** start RECORDS FOR THIS EXERCISE **

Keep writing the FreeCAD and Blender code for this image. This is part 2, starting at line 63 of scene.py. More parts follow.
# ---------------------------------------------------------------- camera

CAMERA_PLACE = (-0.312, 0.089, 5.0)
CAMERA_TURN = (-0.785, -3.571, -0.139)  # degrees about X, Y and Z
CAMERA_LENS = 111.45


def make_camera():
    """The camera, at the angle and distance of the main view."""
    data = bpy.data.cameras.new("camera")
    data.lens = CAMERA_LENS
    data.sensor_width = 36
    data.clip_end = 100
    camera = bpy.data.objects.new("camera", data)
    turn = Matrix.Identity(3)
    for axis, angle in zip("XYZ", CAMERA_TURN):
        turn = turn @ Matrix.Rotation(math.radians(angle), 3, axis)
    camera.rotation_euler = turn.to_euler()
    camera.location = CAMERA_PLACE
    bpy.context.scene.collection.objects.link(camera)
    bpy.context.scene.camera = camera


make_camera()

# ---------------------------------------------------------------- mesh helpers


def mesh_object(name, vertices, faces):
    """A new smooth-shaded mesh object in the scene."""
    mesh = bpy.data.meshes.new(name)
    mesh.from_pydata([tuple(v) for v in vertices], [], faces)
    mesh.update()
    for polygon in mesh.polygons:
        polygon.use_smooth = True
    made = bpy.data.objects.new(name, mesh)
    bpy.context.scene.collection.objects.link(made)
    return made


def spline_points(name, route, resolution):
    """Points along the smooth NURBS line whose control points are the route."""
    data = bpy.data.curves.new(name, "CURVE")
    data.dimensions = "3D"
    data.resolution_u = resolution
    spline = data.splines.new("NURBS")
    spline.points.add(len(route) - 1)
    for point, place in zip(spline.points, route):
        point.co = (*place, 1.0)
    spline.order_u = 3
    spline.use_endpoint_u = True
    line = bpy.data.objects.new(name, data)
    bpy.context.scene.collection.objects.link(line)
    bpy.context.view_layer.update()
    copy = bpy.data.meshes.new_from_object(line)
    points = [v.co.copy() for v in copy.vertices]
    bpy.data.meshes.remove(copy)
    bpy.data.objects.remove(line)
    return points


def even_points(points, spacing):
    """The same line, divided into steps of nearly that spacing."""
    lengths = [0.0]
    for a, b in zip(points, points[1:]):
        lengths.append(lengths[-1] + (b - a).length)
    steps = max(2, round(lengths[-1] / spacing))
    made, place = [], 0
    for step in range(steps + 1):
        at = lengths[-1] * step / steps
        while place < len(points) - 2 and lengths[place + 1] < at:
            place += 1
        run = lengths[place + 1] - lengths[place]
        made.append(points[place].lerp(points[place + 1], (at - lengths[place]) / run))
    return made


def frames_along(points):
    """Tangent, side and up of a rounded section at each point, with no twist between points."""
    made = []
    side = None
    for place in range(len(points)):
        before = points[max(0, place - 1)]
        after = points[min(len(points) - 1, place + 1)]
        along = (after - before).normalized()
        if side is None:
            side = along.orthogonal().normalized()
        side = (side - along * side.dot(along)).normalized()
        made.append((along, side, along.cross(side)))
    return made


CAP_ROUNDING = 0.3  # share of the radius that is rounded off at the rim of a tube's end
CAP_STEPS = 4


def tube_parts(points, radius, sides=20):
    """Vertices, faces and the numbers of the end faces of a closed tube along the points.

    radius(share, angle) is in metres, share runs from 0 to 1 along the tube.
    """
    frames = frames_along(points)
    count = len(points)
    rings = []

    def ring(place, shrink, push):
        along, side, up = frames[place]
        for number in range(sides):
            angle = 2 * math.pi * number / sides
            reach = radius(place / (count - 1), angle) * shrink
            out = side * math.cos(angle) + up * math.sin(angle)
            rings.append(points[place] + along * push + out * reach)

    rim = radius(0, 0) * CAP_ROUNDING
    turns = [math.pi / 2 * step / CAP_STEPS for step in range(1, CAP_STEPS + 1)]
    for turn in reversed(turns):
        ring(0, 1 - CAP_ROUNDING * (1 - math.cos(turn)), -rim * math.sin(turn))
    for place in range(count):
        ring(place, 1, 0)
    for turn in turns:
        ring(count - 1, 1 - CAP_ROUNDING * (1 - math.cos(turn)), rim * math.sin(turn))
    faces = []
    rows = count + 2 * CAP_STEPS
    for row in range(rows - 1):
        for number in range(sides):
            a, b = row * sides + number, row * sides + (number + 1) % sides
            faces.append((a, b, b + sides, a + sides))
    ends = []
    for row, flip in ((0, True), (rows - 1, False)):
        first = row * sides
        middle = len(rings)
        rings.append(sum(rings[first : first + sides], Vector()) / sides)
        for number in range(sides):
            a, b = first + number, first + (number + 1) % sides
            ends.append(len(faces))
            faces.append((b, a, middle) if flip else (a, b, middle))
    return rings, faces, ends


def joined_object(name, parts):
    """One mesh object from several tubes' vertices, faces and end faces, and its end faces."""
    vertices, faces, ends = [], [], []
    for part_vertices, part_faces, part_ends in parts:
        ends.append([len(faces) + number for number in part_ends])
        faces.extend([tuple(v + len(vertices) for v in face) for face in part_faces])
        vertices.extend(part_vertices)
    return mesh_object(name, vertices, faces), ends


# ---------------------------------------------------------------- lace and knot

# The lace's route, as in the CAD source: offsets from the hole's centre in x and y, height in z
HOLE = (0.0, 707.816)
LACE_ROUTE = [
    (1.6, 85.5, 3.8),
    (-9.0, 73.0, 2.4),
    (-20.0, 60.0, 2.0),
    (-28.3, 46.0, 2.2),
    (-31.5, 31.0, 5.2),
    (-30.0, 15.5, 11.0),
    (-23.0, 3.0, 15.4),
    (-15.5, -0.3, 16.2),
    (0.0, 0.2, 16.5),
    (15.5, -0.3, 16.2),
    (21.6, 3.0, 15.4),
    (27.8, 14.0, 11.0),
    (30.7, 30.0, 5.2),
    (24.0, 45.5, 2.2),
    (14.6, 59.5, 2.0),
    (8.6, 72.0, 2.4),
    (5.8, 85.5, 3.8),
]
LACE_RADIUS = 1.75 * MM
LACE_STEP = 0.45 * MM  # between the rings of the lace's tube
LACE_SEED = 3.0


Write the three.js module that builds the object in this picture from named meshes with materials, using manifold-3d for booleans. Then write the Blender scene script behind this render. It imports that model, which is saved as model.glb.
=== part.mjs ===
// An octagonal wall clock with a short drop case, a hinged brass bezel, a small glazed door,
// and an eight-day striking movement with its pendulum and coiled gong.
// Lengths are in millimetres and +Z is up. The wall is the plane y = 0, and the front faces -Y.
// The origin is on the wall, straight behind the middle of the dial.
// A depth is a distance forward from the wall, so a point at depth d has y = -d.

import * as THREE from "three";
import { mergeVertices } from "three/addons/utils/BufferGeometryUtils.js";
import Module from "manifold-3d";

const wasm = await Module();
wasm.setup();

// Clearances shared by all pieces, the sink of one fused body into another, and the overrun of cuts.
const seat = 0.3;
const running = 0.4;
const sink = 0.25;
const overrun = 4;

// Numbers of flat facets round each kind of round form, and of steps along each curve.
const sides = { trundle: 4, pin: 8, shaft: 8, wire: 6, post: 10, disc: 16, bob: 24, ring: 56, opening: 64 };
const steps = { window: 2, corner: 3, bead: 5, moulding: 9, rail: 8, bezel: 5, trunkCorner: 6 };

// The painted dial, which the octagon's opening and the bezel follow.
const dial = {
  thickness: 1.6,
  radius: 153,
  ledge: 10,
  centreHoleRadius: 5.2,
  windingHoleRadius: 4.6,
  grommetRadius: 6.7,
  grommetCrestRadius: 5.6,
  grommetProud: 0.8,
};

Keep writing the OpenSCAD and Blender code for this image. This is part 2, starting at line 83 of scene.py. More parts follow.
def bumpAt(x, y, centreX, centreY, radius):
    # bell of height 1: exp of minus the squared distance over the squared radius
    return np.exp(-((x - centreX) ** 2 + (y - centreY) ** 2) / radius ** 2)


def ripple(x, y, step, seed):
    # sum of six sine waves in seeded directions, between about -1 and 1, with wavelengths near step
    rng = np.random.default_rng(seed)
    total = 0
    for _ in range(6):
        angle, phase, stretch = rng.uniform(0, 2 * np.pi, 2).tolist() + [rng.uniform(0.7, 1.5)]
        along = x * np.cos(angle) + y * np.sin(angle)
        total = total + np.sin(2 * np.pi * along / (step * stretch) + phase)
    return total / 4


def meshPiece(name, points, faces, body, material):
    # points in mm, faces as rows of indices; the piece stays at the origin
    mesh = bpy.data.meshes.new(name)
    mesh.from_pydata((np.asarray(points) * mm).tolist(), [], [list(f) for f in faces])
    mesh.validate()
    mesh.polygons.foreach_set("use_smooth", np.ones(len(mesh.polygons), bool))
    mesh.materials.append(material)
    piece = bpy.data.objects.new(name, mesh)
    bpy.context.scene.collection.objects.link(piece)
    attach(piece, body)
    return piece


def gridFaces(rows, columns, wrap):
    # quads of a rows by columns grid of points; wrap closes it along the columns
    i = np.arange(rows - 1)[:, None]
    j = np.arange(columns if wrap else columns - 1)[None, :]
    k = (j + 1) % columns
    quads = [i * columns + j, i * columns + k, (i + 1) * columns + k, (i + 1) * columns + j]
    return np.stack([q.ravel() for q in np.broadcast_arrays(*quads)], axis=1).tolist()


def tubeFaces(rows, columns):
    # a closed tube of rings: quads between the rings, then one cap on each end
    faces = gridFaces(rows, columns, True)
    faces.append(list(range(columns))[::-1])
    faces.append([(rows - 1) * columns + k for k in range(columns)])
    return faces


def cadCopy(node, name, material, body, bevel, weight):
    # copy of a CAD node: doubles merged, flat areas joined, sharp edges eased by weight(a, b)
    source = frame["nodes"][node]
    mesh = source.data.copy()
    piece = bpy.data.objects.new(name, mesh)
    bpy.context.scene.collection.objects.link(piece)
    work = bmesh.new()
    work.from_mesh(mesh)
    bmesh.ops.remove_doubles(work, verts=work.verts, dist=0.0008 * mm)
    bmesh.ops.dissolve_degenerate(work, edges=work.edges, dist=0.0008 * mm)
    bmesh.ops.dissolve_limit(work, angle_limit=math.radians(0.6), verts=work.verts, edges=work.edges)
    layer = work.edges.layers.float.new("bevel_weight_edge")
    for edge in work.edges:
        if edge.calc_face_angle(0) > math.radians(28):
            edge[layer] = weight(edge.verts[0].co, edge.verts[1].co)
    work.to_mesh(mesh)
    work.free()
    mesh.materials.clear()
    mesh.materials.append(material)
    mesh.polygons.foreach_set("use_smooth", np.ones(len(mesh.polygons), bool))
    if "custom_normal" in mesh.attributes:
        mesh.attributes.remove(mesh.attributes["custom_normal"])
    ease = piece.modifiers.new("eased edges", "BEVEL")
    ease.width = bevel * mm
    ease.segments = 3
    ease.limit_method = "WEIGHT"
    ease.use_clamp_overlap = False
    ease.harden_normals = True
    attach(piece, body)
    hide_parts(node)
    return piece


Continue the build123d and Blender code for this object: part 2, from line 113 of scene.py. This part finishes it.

** end RECORDS FOR THIS EXERCISE **

### [TASK DETAILS]
Return the lines above precisely as they appear, beginning at the first line and ending at the line with "CAMERA_LENS = 111.45", and nothing after it.

### [THE RESPONSE]
Keep writing the FreeCAD and Blender code for this image. This is part 2, starting at line 63 of scene.py. More parts follow.
# ---------------------------------------------------------------- camera

CAMERA_PLACE = (-0.312, 0.089, 5.0)
CAMERA_TURN = (-0.785, -3.571, -0.139)  # degrees about X, Y and Z
CAMERA_LENS = 111.45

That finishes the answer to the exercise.